Possible solutions: service mesh & request isolation

In order to enable on-demand sandboxes that can connect with the shared cluster when necessary, many solutions to allow a sort of ‘tunnel’ between a local service and the cluster, seems like a solution. This, however, really struggles when we think about collaboration. How would this ‘tunnel’ allow for a request to hit multiple test services, running on disparate local workstations? It’s not well supported by that architecture.

Rather we need something that isolates the requests of our sandbox and can control routing across the entire cluster. For this, a tool like Istio or linkerd, running a service mesh that controls intra-service communication, is a crucial missing piece.

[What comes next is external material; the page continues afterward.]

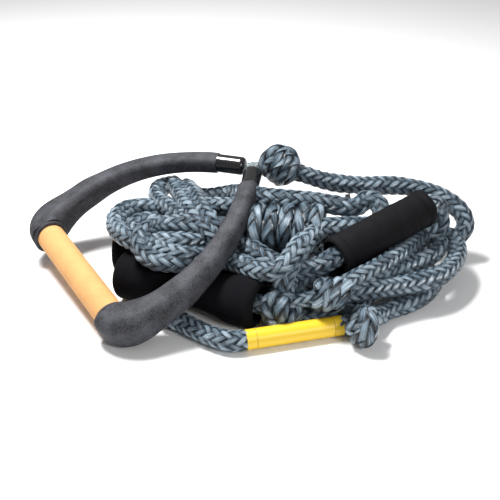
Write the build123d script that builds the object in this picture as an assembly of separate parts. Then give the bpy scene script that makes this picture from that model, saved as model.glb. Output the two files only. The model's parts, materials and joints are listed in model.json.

Conclusions: the path to a collaborative microservice world

This piece is more about defining the problem and the hazards along the way than a fixed solution to issues of collaboration with microservice architectures. The interdependent world of microservices has made local replication difficult, and existing stop-gaps for smaller microservices clusters stop working beyond a certain scale. The result has been a much slower path between first writing code and sending it to production, with added friction as changes conflict with each other. When we imagine features that rely on multiple changes across teams, it’s possible that developer velocity can slow to zero.

However the same technologies that brought about this impasse also offer solutions: in a modern containerized and orchestrated cluster of microservices, tools like service mesh can make it possible to collaborate fluidly with multiple test sandboxes.